Album: El Perro Del Mar

Label: Control Group

Review date: Nov. 30, 2006


Given the deadpan mugging of Jens Lekman, the queasy theatrics of The Knife, the after-school wholesomeness of I'm From Barcelona, one is well within one's rights to suspect a certain self-reflexive disingenuousness from our current crop of Swedish pop acts. El Perro Del Mar, the nom de guerre of solo troubadouress Sarah Assbring (ouch), should be prey to similar misgivings, but it inverts its irony in such a way as to make the question of insidious cleverness irrelevant: instead of fractured cheeriness or stylized melodrama, her self-titled debut is just a litany of pure, uncompromising sadness, and it's hard to argue with that.

El Perro Del Mar is an appropriately solitary affair; save some tasteful sax squeaks on "Here Comes That Feeling," it's sung and strummed and arranged and multitracked entirely by Assbring . She gets her solitude to sound impressively well-appointed, replete with silken strings, overcast bells and fleecy percussion, and in a way this voluminous loneliness is statement enough in itself. Most arresting is her voice, though, which oozes slow heartbreak in the foreground (Ivy's Dominique Durand is a worthwhile comparison, though Liza Minelli comes to mind strangely quickly) while a Motown ghost chorus sighs and swoons and yips behind it. The contrast is more or less acute, depending on the song; the backup singers in "Candy" seem to empathize with the narrator's syrupy apathy, but their coos in "It's All Good" make her sound downright sick.

The smirk, if there is one, lies in that décalage, the carefree disguises in which these skeletal songs about loneliness curl up. Assbring gestures at levity ("Come on over baby, there's a party going on," she keens in "Party") or drags it down with a murmur — the resigned little hoot-sniffle that cuts through the chirping chorus of "God Knows (You Gotta Give To Get)," or the way she drawls the word "lonesome" in the legitimately raucuous "Here Comes That Feeling" — but the irony doesn't feel like the point of the exercise. It's the stark irony of José González covering The Knife's "Heartbeats," not of Casiotone for the Painfully Alone robo-tripping through Missy Elliott's "Hot Boyz."

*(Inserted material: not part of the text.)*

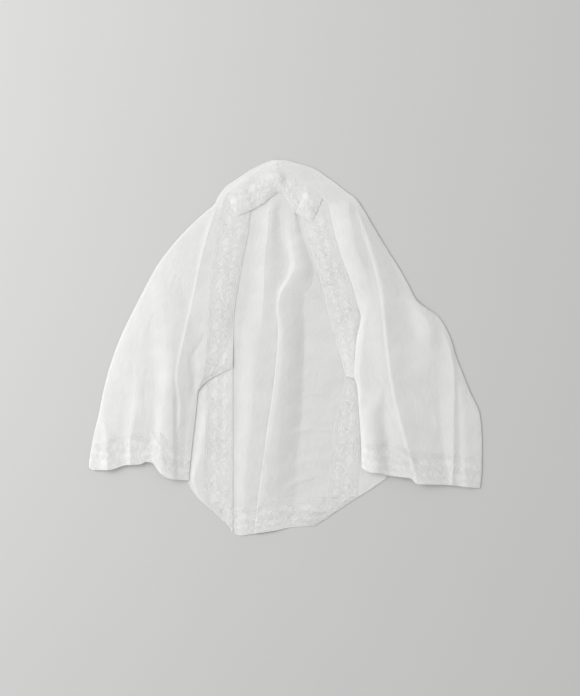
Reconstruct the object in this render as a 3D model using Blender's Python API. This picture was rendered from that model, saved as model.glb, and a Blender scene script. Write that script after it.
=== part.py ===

El Perro Del Mar is decidedly lush and monumental in its melancholy, and all the more admirable in its unassuming hesitance to dwell on the contradictions it entails, but above all it's simply a very pretty pop album, equally accomplished in its songwriting and its realization. Well as it stands up to apparently limitless intellectual interpretation, it stands up even better in its own light as a slight, dogged, enchantingly heartbroken record.